La columna de Vivir en El Poblado
Es seguro que a todos nos ha ocurrido. Estamos en un café
o en un aeropuerto, descansando o matando el tiempo, cuando alguien se empeña
en dirigirnos la palabra. El futuro de la charla depende de nuestro ánimo. Si
queremos silencio, el otro no tendrá otra alternativa que alejarse y buscar
oídos más atentos. Pero si en nosotros hay disposición, si un gesto revela
algún vestigio de interés, las cosas pueden llegar bastante lejos.
He estado entre aviones las últimas semanas y he sido
terreno poco fértil para el diálogo. Como está pasando mucho en mis adentros,
he preferido cerrar los ojos o leer, limitarme a saludos y despedidas enfáticas
y cordiales con mis interlocutores potenciales. Pero incluso escapando me he
encontrado con ese tipo de charlas que ocurren entre extraños y que a veces son
más abiertas que las charlas entre viejos conocidos.
En el tramo entre Ciudad de México y Bogotá –entreviendo
el escenario de mi novela selvática– releí La
caída, de Camus, y recordé una escena que no ha dejado de impresionarme.
Ocurrió hace como tres años, en un vuelo entre Medellín y Bogotá. Yo había
pedido un lugar en el pasillo porque me gustaba ir al baño sin practicar
gimnasia olímpica. También, lo confieso, porque en ese tiempo creía haber
perdido el interés por lo que se podía ver desde la ventanilla de un avión.
Cuando ocupé mi puesto, ya las otras dos sillas estaban
ocupadas. A mi lado iba un anciano de bigote, piel curtida y atuendo campesino.
Lo saludé, quise escapar a una revista, pero al momento llamó mi atención el
revuelo en la otra silla. Una muchacha como de veinte años gritaba emocionada:
–Dios mío, qué dicha –decía–. Vamos a subir hasta esas
nubes.
Fue sólo el comienzo. La chica se dedicó a admirar en voz
alta el hermoso interior del avión, a alentar con aplausos el despegue de otros
aviones. Se volvía al anciano y le hacía saber con gestos y palabras lo feliz
que se sentía.
Los aviones están llenos de fanfarrones que presumen de
que volar en avión no les parece nada del otro mundo.
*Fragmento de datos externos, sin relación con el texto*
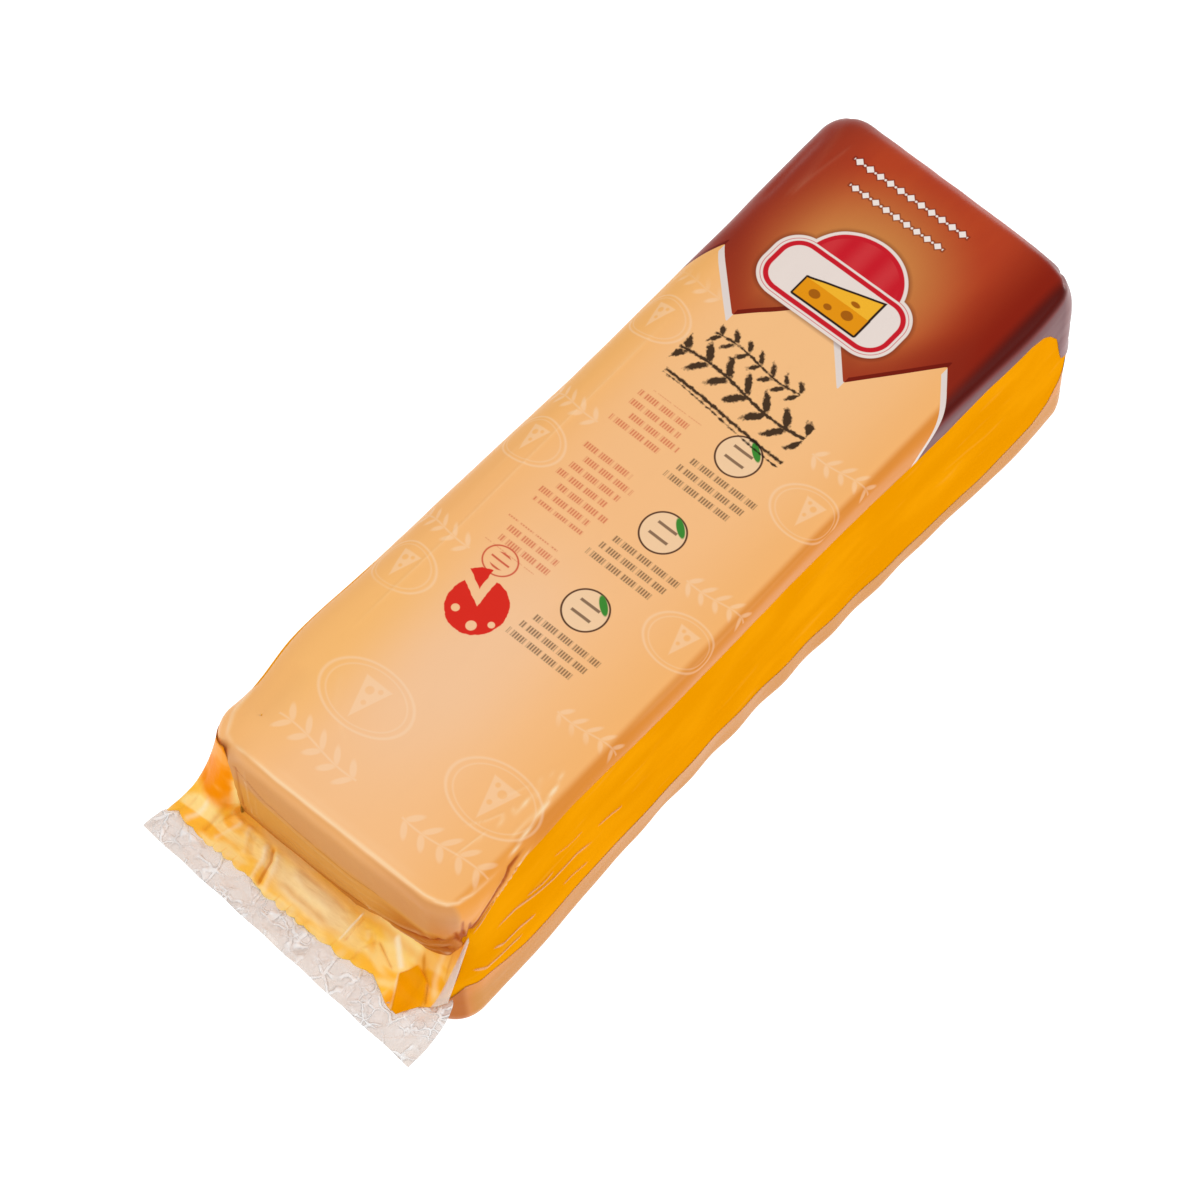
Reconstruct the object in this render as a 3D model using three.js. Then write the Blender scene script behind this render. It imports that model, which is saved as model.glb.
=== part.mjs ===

Muchos torcieron el
cuello, indignados o perdonavidas, en dirección a la muchacha. La explosión de
entusiasmo sería perdonable en una niña, pero a su edad parecía cruzar el
límite del decoro. Me sumé al grupo de los perdonavidas y le pregunté al hombre
si para ella era el primer vuelo en avión. Me respondió que sí. Quise seguir
con la conversación y le pregunté si era su nieta.
–Es mi esposa –me dijo.
Supe que había metido la pata, que con solo una mirada
había juzgado y que mi gesto de sorpresa era una nueva manera de juzgar. En
otras circunstancias habría guardado silencio el resto del viaje. Ahora
necesitaba hacerme perdonar. La chica pasó el viaje entre exclamaciones y
gritos emocionados. Al final del vuelo el hombre y yo éramos amigos. Conocí
muchos detalles de su vida como militar. Supe que sentía la cercanía de la
muerte, que su esposa era la luz de sus últimos años y que el vuelo en avión
era un regalo que ella le había pedido.
Dos cosas me quedaron de aquel viaje. El asombro del
vuelo –he vuelto a pedir ventanilla cada vez que viajo– y la necesidad de recordarme
que no debo juzgar. La caída, de
Camus, es también una charla entre extraños. Tras un encuentro casual en un
bar, un hombre le muestra a otro las hipocresías que lo habitan. Al principio
la charla parece desvergonzada, pero luego descubrimos que aquella confesión es
un espejo en el que se refleja la conciencia del lector. Todo ser humano se
mueve por el mundo convencido de que es justo y que sus actos los inspira la
bondad. Después de leer esa breve maravilla de Camus es difícil creer en la
inocencia que con tanto trabajo nos hemos fabricado.
Publicado en Vivir en El Poblado en agosto 19 de 2016.